Dolkun Isa, politico e cittadino uiguro di nazionalità e presidente del Congresso mondiale degli uiguri, è intervenuto sulle colonne del quotidiano “Libero”, intervistato dal giornalista Giovanni Terzi. L’uomo ha innanzitutto raccontato il dramma vissuto dalla sua famiglia: “Negli ultimi 5 anni ho perso entrambi i miei genitori a causa del genocidio del popolo uiguro da parte del governo cinese. Dopo che mia madre è morta in uno dei campi di concentramento nel maggio 2018, ho saputo della morte di mio padre da un articolo di propaganda del Partito Comunista Cinese nel gennaio 2019. Infine, l’anno scorso le autorità cinesi hanno condannato mio fratello minore all’ergastolo e mio fratello maggiore ad almeno 17 anni di carcere”.



La situazione nell’area dello Xinjiang viene segnalata da Dolkun Isa in continuo peggioramento, come è testimoniato dal fatto che in quella regione vi sia la più elevata concentrazione di telecamere di sorveglianza e, nonostante questo, si verifichi un genocidio. Pechino ha attuato una politica di repressione mirata all’eradicazione della nostra identità e cultura. I tibetani conoscono bene questa politica. Il regime cinese ha prima creato ‘campi di rieducazione’” definiti anche ‘campi di formazione professionale’, in cui sono attualmente reclusi circa tre milioni di uiguri, di cui un terzo minori strappati alle loro famiglie. Poi li ha trasformati in campi di lavoro, ovvero di schiavitù, in cui ogni violenza è la norma: sfruttamento, torture, stupri, sparizioni”.



UIGURI REPRESSI E TORTURATI DALLA CINA, DOLKUN ISA: “DOCUMENTATE DEPORTAZIONI FORZATE DI UIGURI IN ALTRE REGIONI CINESI”

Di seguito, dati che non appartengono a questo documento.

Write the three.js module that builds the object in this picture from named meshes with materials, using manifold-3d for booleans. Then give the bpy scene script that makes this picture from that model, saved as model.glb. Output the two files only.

L’Organizzazione Internazionale del Lavoro, ha continuato il presidente del Congresso mondiale degli uiguri, ha documentato deportazioni forzate di uiguri in altre regioni cinesi e il Parlamento europeo ha stigmatizzato la pratica dell’espianto coatto di organi da detenuti presenti in quei centri di rieducazione. Per ora “il governo degli Stati Uniti è l’unico ad aver riconosciuto che ciò che avviene nello Xinjiang è genocidio, quindi il nostro obiettivo di normalizzare le determinazioni del genocidio rimane”.



La Cina, dal canto suo, ha dimostrato di prestare attenzione alle critiche formulate dalla comunità internazionale, ma il risultato è che oggi “attua la repressione contro gli uiguri con maggiore attenzione, quindi la macchina repressiva non si è fermata, anzi. Pechino ha aumentato la repressione transnazionale contro gli uiguri, per impedire loro di parlare apertamente. Purtroppo gli avvisi rossi (Red Notice) dell’Interpol continuano a essere uno strumento che il governo cinese usa frequentemente”.